The Famous Brett Watson,
My observation of the RIR policy processes related to the allocation of IPv6 address space is that getting IPv6 addresses has been getting easier over time. It may be that this trend will cease in the future, but my impression is that the way policies are set would suggest otherwise. Further, to quote Suresh:
I’m not sure this supports your point regarding not increasing the ease by which one can obtain IPv6 addresses.
With respect to IPv4, I don’t think you’re taking into account the full implications of the exhaustion of the IPv4 space. For example, you state:
This implies you have a choice. In a world where IPv4 addresses are either unavailable or are available only at high cost, I’m guessing choices will be limited. It seems likely you will see a proliferation of services (SMTP included) residing behind CGN/LSN. The obvious alternatives, such as relying on “cloud” based services, are undoubtedly going to proliferate, but I seem to recall a non-trivial amount of spam (etc) originating from those services today and I’m unsure how effective reputation services are against Google, AWS, etc. Maybe this will improve in the future.
I believe that reputation services that base decisions on increasingly ephemeral data such as the IP address from which badness originates are likely to cause more and more non-trivial collateral damage over time. It may be that you are correct and people will ignore the damage and continue to use such services (I have some skepticism since communication between two parties tends to require both parties are able to hear each other), but I would argue that this does not bode well for the reliability of Internet services or for the Internet’s model of providing those services.

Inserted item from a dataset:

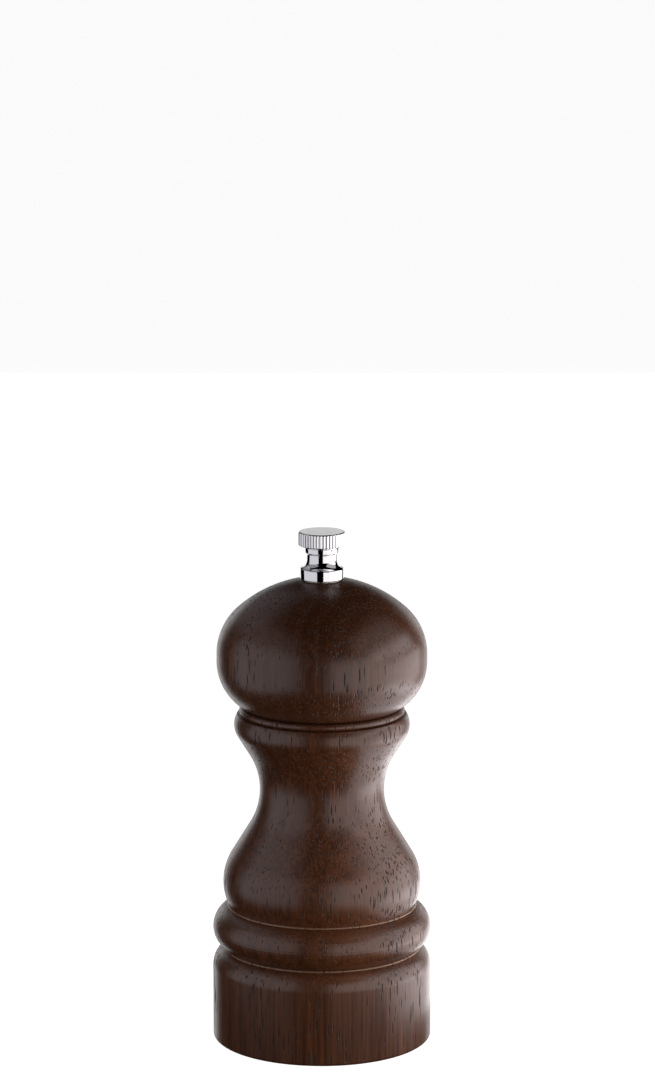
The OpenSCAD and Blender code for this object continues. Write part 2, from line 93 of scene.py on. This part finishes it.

The nice thing about making predictions is that all you have to do is wait…
But you will find few if any actual mailservers running behind one of those. You will certainly find a lot of email clients (outlook etc on the laptops of people using 3G modems) as well as botted PCs emitting virus generated spam and other malicious traffic These are hardly the sort of IPs you would expect to connect directly to your MX to deliver mail inbound to you. Outbound mail on the other hand - yes, certainly - but I can't think of any ISP dumb enough to use a DNSBL to blindly filter their outbound mail stream. So I would put it to you that the IP address of a real mailserver is just not likely to be ephemeral, whereas dhcpv6 connected devices - sure. And I would also put it to you that real mailservers, emitting real SMTP traffic, are going to be a vanishingly small fraction of the larger v6 IP space, compared to whatever other IP capable devices that get v6 connectivity. No filtering provider relies 100% on IP reputation. But it is an extremely important data point for them. And I just don't see v6 suddenly deprecating IP reputation at all.